Western countries that have traditionally supported Israel uncritically can now serve it best by making Netanyahu's position untenable. The United States, which expended enormous effort on mediating a shaky renewal of Israeli-Palestinian talks last week, should openly rebuke Netanyahu for sabotaging them.

Canada, whose citizens are placed at risk by Mossad's persistent use of fake Canadian passports -- "we had a case of a similar kind in 1981, and we thought we had an agreement (to stop it)," said Canadian Foreign Minister Lloyd Axworthy angrily -- has already recalled its ambassador from Israel.
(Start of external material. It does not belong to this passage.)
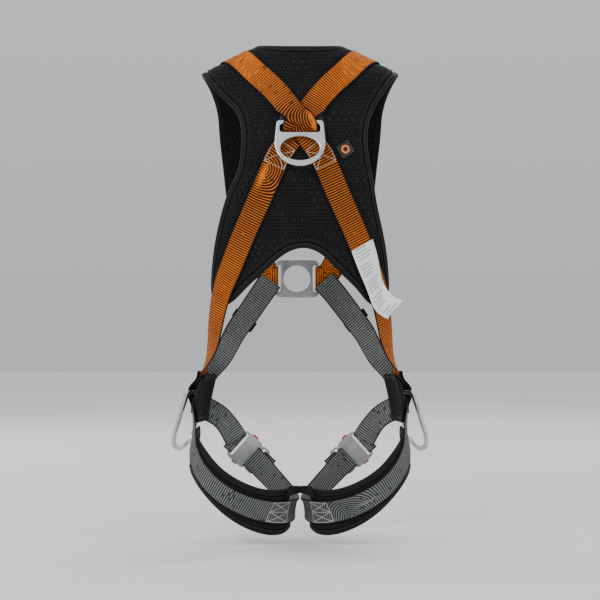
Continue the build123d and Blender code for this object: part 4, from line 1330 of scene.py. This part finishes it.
# --------------------------------------------------------------- camera and light
# These are in metres. The camera looks level from behind the wearer, at mid height.
FLOOR_Z = -0.365
CAMERA_AT, CAMERA_LENS, SENSOR = (0, -3.0, 0.073), 98.5, 36.0
bpy.ops.mesh.primitive_plane_add(size=14, location=(0, 0, FLOOR_Z))
ground = bpy.context.object
ground.name = "ground"
ground.data.materials.append(FLOOR)
ground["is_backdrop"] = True

camera_data = bpy.data.cameras.new("camera")
camera_data.lens = CAMERA_LENS
camera_data.sensor_width = SENSOR
camera = bpy.data.objects.new("camera", camera_data)
camera.location = CAMERA_AT
camera.rotation_euler = (np.pi / 2, 0, 0)
bpy.context.scene.collection.objects.link(camera)
bpy.context.scene.camera = camera


def softbox(name, location, target, size, power, tint=(1, 1, 1)):
    data = bpy.data.lights.new(name, "AREA")
    data.shape = "SQUARE"
    data.size = size
    data.energy = power
    data.color = tint
    lamp = bpy.data.objects.new(name, data)
    lamp.location = location
    lamp.rotation_euler = (Vector(target) - Vector(location)).to_track_quat("-Z", "Y").to_euler()
    bpy.context.scene.collection.objects.link(lamp)


softbox("key", (-1.6, -2.6, 1.9), (0, 0, 0.1), 1.6, 62)
softbox("fill", (2.4, -1.9, 0.8), (0, 0, 0.1), 1.8, 20, (0.95, 0.97, 1.0))
softbox("rim", (1.2, 2.4, 2.0), (0, 0, 0.2), 1.4, 30)
softbox("far", (-1.8, 2.2, 1.0), (0, 0, 0.1), 1.4, 18)
SKY = [(0.0, (0.62, 0.64, 0.66)), (0.55, (1.0, 1.0, 1.0))]
SKY_STRENGTH = 0.9
world = bpy.data.worlds.new("studio")
world.use_nodes = True
tree = world.node_tree
height = tree.nodes.new("ShaderNodeSeparateXYZ")
tree.links.new(tree.nodes.new("ShaderNodeTexCoord").outputs["Generated"], height.inputs[0])
shade = tree.nodes.new("ShaderNodeValToRGB")
for stop, (position, colour) in zip(shade.color_ramp.elements, SKY):
    stop.position = position
    stop.color = (*colour, 1)
tree.links.new(height.outputs[2], shade.inputs[0])
tree.links.new(shade.outputs[0], tree.nodes["Background"].inputs[0])
tree.nodes["Background"].inputs[1].default_value = SKY_STRENGTH
bpy.context.scene.world = world

low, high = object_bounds()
It should freeze its relations with Israel so long as Netanyahu stays in power.

And the European Union, or at least those European countries on whose soil Mossad agents have killed or kidnapped people -- Norway, Belgium and Italy leap to mind -- should show solidarity with Jordan by pulling their ambassadors out of Israel too.

A display of anger by Israel's closest supporters, combined with the damage Netanyahu himself has done to Israeli security -- he presses Arafat to arrest Hamas leaders, and then ends up releasing those in his own prisons -- might bring him down and force a 'national government', or even new elections in Israel.

It is the only hope of rescuing the peace process, and it is certainly worth a try.